Portugal with Mértola ringed in red (Thanks to Worldometers.org) |
The castle sits on a commanding height with the mosque just below its entrance. Long after it became a church the main door was remodelled
in Renaissance style, but its position at the south means the church is much
wider than it is long – an arrangement common in mosques but rare in churches.
The remodelled south entrance, Nossa Senhora da Anunciação,Mértola |
The altar and statue of the Virgin and Child stand in front of the niche that was once the mihrab - the directions of Mecca and
Jerusalem being indistinguishable from western Europe.
Altar, Statue of Virgin and Child and Mihrab, Nossa Senhora da Anunciação, Mértola |
Several side chapels entrances are also of Arabic design, but this may be a later whimsy.
Arabic styled doorway Nossa Senhora da Anunciação,Mértola |
See Mértola and Alcoutim: Strongholds by the Guadiana River(Sept 2017)
oo00o00oo
So ends my three-part trip around the best and/or most interesting mosques we have encountered. We have been fortunate to have visited
some incredible places and have (almost always) been made welcome.

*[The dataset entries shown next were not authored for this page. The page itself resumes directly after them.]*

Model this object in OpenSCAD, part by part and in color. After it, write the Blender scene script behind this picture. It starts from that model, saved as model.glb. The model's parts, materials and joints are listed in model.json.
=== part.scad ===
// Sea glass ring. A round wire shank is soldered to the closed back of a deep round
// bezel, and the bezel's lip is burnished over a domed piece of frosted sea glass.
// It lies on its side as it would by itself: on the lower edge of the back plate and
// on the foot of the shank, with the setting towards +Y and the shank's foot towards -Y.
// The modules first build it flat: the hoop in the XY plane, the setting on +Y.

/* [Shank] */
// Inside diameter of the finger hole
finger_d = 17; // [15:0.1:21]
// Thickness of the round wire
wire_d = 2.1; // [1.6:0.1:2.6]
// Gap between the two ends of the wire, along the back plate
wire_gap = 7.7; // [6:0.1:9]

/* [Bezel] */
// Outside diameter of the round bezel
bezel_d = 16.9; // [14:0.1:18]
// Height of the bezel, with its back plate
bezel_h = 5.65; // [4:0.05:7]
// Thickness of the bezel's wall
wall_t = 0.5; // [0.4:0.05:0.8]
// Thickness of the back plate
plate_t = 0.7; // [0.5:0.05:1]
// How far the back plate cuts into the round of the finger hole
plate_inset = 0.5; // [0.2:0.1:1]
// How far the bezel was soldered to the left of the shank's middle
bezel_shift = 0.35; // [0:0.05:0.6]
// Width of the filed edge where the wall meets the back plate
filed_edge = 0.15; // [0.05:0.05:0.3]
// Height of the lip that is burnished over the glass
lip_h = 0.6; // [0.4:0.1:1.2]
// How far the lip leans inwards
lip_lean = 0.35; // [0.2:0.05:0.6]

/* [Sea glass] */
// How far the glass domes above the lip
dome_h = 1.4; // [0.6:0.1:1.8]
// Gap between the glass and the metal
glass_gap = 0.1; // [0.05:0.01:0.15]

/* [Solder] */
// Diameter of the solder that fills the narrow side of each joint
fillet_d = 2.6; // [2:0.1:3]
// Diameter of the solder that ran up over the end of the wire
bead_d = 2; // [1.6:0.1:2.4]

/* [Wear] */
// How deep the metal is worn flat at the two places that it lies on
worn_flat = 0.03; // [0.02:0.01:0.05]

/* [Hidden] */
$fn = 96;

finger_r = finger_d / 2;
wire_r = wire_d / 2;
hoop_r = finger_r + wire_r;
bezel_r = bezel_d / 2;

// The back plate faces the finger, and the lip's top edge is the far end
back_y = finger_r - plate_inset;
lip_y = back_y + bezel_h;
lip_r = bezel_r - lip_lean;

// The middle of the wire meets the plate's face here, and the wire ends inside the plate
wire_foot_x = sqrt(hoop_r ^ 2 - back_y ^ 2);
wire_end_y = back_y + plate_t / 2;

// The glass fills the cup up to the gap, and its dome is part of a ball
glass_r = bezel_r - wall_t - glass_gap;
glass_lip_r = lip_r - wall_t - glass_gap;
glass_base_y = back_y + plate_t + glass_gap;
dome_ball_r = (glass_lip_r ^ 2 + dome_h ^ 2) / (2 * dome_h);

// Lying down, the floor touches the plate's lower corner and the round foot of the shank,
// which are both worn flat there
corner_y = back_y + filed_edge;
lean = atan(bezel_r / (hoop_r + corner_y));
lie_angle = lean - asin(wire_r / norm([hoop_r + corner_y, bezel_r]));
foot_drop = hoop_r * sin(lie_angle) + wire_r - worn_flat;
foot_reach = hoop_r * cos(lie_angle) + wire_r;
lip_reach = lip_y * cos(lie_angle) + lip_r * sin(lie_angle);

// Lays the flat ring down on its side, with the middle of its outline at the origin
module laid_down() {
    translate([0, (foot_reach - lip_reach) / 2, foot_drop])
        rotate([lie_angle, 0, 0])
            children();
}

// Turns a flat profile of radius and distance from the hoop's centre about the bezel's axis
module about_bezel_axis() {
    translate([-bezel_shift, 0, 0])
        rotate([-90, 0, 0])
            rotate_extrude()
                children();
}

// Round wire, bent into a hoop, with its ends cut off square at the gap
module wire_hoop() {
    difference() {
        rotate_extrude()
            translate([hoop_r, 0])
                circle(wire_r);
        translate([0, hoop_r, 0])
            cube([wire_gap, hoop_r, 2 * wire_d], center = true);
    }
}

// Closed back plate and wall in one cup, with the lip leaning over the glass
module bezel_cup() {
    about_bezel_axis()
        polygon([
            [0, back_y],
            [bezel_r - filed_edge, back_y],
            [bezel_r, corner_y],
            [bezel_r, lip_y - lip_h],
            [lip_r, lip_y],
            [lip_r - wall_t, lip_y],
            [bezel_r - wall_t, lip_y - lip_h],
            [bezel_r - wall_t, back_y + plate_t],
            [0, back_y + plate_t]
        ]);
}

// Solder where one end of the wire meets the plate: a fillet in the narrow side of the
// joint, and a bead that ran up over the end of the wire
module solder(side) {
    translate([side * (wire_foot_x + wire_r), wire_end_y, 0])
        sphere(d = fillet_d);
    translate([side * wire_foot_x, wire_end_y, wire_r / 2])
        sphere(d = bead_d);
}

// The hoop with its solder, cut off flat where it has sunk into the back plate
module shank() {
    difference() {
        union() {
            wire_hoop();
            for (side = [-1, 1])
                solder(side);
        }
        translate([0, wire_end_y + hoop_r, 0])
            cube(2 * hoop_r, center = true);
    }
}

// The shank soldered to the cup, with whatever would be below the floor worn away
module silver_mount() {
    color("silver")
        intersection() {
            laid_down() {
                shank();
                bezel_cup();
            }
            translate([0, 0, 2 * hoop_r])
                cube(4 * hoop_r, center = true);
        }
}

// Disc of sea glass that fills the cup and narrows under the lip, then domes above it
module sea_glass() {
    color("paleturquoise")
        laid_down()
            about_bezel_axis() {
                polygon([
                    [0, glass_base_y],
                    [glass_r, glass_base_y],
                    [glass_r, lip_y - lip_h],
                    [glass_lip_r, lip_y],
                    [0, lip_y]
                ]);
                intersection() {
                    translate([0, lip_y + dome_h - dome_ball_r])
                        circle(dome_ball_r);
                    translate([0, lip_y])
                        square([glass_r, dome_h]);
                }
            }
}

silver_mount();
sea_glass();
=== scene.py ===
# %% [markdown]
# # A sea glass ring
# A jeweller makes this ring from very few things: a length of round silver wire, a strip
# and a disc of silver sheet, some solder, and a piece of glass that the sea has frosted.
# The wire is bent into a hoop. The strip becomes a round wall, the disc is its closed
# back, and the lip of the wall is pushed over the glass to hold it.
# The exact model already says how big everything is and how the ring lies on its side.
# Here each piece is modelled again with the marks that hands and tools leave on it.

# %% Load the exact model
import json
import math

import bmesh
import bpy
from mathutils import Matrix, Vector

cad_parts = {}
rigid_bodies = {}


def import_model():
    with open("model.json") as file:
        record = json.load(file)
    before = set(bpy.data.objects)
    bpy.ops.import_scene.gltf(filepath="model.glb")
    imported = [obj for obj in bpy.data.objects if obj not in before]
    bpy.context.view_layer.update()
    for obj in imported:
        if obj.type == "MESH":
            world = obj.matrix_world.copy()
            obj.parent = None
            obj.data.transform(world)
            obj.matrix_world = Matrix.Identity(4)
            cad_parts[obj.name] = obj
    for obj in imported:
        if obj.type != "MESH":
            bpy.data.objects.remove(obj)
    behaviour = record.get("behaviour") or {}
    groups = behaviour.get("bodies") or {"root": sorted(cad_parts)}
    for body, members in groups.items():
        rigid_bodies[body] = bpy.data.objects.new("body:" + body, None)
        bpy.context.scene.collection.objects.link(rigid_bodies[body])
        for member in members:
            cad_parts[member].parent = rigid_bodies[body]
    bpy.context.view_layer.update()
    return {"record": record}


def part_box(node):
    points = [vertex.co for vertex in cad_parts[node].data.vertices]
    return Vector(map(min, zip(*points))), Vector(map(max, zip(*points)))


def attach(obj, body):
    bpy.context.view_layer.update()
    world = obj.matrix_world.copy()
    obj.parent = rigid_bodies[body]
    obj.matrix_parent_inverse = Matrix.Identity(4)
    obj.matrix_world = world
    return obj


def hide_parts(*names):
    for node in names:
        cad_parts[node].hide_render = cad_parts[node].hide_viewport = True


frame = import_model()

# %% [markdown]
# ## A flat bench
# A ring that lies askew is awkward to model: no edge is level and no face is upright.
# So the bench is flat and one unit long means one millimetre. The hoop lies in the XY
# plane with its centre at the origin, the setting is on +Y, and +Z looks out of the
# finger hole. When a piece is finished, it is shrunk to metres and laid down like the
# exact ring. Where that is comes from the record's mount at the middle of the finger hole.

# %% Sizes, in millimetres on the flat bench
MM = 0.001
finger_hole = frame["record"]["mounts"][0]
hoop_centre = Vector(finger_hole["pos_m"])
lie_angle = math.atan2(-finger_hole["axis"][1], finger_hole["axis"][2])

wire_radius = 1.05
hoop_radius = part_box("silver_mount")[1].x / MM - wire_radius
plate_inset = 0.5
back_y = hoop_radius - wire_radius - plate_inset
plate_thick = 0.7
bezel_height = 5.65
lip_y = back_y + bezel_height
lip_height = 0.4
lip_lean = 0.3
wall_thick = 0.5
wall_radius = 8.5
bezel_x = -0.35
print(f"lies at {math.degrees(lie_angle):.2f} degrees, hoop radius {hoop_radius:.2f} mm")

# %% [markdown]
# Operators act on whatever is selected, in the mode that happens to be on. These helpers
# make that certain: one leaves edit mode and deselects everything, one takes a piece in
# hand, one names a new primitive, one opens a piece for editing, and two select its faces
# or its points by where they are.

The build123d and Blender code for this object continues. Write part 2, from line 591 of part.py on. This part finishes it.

Which leaves the preachy bit:
I have not introduced the churches that have become mosques and mosques that have become churches to sow dissension. Christianity
and Islam are monotheistic religions, so if there is one God, they must, in
their different ways worship the same God. And their ways are not that
different, worship God and be considerate to each other pretty well covers
both. Lynne occasionally, quite rightly, takes offence at attitudes to women,
but that is more cultural than religious and is changing (though with glacial
slowness). Most of the people we have dealt with on our travels have been
decent, honest people who have welcomed us to their countries.
And if Christianity and Islam are alike in their good points they are also alike in their aberrations. Men who believed themselves to be true Muslims and men who believed themselves to be true Christians were both capable of enslaving other men and women for profit. Shame on all of us.